● **What to produce**: In the listing below, find the line with "# small collar", then repeat exactly every line from the top through that one.

########################################

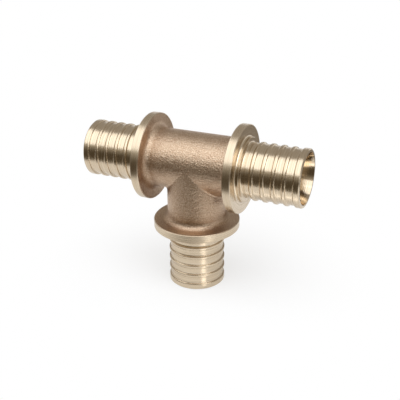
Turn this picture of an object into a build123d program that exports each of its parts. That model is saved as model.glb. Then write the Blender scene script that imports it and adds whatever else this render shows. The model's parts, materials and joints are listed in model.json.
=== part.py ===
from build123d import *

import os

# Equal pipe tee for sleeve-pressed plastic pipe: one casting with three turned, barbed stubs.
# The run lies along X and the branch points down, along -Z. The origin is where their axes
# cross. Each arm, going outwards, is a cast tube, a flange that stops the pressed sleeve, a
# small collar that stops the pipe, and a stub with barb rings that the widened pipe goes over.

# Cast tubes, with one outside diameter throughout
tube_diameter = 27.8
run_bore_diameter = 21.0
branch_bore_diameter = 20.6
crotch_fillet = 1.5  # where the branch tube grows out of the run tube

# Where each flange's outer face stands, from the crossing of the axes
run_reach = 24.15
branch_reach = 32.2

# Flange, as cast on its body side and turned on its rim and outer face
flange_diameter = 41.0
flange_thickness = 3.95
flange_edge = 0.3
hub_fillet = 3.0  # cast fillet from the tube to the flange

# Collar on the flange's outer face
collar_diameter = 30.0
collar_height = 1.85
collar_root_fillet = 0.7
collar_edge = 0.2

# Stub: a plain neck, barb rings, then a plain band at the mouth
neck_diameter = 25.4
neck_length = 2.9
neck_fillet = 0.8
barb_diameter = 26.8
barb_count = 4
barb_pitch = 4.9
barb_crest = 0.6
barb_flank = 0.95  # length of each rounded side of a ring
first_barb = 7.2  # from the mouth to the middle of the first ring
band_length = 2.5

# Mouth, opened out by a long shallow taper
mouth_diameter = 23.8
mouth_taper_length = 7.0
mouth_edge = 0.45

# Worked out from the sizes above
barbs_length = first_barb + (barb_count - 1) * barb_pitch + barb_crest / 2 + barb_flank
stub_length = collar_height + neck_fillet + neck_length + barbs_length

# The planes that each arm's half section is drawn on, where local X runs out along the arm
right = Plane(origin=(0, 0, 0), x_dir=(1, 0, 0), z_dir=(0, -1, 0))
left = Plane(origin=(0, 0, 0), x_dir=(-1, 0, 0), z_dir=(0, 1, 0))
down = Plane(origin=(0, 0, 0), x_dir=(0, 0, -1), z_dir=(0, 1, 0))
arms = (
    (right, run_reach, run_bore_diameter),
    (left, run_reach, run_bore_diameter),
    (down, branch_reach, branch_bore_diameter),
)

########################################

● **Complete answer**:
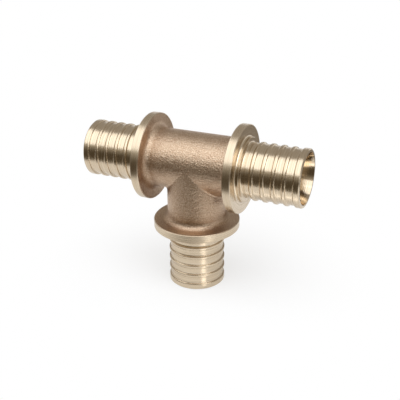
Turn this picture of an object into a build123d program that exports each of its parts. That model is saved as model.glb. Then write the Blender scene script that imports it and adds whatever else this render shows. The model's parts, materials and joints are listed in model.json.
=== part.py ===
from build123d import *

import os

# Equal pipe tee for sleeve-pressed plastic pipe: one casting with three turned, barbed stubs.
# The run lies along X and the branch points down, along -Z. The origin is where their axes
# cross. Each arm, going outwards, is a cast tube, a flange that stops the pressed sleeve, a
# small collar that stops the pipe, and a stub with barb rings that the widened pipe goes over.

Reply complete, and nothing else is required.